** start Records **
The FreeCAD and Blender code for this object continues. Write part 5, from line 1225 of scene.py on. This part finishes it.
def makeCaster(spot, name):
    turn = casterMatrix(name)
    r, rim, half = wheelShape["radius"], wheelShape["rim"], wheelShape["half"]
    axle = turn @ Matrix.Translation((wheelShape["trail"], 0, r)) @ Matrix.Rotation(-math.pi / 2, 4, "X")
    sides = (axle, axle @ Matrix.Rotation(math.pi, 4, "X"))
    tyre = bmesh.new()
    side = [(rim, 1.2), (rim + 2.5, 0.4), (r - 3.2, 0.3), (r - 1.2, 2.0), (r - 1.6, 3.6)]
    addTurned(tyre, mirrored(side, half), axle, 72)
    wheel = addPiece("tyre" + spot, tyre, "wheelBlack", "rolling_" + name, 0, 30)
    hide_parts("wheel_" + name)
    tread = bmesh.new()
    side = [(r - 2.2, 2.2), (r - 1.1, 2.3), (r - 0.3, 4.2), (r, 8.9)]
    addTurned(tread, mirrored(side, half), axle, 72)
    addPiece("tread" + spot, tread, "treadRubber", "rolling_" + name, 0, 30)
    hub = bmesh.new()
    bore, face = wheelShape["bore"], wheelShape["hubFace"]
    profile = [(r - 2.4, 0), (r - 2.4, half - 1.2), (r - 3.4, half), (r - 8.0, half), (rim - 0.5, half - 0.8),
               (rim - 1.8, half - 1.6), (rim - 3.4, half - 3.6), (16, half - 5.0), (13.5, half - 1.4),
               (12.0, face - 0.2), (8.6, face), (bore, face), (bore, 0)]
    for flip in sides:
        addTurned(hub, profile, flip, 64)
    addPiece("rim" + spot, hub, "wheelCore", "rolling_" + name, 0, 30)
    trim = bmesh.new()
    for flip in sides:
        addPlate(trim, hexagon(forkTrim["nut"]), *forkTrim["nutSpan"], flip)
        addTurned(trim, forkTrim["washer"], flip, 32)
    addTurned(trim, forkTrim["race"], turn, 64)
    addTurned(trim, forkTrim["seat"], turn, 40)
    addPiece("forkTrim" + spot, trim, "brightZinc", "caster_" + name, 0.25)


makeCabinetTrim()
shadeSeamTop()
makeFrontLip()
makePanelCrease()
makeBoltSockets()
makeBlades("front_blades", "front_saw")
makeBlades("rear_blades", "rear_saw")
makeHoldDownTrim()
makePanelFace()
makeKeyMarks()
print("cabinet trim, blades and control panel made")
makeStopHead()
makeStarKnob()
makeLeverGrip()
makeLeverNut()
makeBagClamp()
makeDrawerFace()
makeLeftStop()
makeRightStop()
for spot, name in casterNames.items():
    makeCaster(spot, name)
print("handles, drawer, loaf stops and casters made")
** end Records **
** start Records **
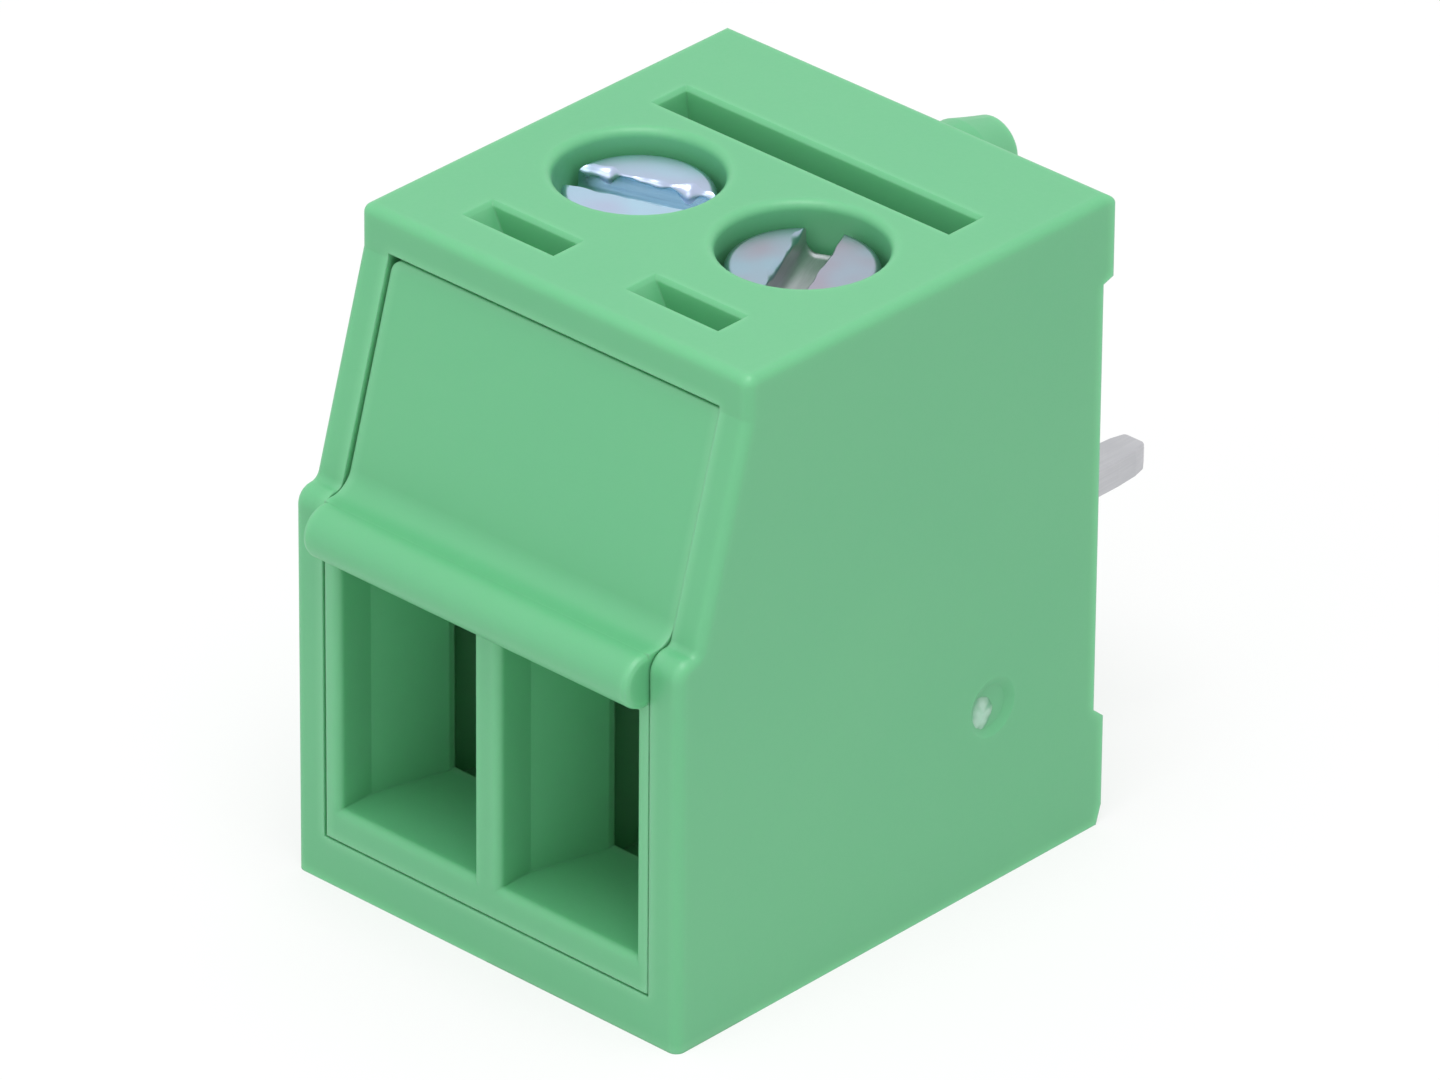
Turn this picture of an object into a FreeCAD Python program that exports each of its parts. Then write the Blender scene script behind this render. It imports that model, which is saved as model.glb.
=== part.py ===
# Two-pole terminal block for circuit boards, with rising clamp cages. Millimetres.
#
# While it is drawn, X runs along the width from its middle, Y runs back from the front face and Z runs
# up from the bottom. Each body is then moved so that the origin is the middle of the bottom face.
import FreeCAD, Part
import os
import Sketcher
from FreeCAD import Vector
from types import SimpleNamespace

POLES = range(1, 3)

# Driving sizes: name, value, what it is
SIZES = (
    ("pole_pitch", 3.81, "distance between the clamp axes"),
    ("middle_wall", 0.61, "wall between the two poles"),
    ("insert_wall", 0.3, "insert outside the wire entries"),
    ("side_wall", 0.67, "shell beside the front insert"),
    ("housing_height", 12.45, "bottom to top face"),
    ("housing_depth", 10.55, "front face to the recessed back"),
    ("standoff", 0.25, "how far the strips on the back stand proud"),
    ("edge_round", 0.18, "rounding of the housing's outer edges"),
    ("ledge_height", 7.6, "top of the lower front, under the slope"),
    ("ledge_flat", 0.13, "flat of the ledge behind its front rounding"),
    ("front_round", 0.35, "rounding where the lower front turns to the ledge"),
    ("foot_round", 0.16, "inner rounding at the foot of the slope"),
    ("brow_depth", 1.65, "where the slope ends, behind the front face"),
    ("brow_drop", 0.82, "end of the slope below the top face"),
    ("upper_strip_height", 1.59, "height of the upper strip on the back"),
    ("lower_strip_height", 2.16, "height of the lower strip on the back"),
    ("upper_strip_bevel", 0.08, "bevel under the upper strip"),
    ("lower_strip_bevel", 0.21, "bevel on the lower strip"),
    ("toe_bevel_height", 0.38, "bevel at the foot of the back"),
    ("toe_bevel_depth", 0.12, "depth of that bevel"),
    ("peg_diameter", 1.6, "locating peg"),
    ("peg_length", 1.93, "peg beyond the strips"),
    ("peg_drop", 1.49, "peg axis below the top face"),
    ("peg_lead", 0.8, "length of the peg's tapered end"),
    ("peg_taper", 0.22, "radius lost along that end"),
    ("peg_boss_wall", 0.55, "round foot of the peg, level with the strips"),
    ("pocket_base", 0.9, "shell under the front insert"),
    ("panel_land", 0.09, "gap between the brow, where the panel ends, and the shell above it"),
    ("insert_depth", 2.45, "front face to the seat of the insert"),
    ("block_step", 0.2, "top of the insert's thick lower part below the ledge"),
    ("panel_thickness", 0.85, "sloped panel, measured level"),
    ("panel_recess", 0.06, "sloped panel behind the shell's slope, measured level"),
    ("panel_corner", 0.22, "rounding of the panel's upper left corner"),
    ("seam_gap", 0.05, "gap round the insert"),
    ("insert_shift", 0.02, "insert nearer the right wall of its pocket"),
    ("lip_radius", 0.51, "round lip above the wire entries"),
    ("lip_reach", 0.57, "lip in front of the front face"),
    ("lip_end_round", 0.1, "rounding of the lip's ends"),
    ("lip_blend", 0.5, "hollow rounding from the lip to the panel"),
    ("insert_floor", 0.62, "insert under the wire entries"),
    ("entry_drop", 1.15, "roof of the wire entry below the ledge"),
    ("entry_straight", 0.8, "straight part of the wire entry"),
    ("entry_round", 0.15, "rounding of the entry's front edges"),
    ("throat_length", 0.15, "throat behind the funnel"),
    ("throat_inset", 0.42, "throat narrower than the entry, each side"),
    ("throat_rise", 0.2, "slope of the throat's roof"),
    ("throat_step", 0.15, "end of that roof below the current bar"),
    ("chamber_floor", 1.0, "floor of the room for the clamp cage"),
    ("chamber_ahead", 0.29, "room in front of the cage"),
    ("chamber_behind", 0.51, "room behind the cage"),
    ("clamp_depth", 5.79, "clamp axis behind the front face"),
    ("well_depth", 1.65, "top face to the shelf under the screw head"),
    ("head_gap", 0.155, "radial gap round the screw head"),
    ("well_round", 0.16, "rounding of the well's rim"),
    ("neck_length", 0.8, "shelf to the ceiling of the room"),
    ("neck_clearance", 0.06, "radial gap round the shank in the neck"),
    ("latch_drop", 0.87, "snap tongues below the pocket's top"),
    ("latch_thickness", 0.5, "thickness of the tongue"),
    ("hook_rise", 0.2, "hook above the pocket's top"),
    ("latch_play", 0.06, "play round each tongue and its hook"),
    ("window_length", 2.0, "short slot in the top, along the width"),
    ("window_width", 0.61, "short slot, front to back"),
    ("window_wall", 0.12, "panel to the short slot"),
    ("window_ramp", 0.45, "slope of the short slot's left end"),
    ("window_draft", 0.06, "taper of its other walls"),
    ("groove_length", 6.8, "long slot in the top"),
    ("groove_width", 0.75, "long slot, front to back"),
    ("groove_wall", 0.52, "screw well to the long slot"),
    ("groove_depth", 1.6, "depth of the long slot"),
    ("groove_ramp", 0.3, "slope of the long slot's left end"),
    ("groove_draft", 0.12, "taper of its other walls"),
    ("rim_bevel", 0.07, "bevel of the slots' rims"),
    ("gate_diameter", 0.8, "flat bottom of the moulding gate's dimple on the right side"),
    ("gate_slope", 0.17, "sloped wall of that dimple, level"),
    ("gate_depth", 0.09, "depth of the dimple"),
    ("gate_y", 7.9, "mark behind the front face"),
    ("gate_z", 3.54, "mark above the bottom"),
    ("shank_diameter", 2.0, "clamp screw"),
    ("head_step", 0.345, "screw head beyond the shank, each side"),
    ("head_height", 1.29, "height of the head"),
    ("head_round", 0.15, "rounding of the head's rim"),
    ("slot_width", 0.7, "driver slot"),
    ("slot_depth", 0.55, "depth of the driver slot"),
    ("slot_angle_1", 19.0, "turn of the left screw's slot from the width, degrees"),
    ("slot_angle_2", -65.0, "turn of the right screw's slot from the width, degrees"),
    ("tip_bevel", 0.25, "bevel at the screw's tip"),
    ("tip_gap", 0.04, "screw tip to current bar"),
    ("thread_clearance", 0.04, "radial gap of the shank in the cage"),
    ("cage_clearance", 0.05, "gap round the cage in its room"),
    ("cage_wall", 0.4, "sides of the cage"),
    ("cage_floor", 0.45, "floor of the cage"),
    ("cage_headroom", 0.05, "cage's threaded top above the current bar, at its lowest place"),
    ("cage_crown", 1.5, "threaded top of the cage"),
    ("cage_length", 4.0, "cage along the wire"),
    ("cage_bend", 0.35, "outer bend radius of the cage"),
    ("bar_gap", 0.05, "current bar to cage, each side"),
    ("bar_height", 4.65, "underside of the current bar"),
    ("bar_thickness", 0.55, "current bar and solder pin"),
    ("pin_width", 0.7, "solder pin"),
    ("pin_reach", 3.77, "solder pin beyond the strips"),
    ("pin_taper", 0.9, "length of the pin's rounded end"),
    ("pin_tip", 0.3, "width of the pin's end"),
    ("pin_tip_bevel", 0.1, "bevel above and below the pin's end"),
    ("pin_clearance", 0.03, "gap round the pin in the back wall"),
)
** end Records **
** start Records **
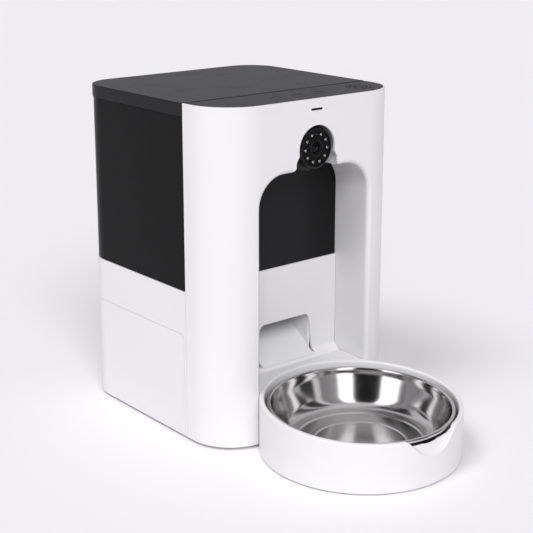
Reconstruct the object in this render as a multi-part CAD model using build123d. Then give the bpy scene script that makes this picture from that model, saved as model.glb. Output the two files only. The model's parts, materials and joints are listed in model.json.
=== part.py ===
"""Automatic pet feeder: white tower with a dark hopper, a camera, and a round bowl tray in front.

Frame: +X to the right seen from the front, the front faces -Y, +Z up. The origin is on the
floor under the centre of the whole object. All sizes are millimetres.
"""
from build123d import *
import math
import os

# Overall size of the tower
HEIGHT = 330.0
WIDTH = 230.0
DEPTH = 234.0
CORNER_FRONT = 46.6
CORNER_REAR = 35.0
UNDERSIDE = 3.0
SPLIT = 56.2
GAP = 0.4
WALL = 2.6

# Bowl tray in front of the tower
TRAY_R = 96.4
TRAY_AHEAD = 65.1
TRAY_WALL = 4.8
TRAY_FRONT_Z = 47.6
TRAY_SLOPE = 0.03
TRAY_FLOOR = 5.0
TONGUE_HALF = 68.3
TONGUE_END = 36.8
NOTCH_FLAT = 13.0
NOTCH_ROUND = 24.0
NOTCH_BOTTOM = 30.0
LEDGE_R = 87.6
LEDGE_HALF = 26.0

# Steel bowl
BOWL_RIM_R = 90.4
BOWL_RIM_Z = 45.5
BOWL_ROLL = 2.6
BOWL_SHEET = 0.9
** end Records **
• _To do_
Only a number is expected here: the count of lines in the listing that hold the string "this".

• _Task output_
3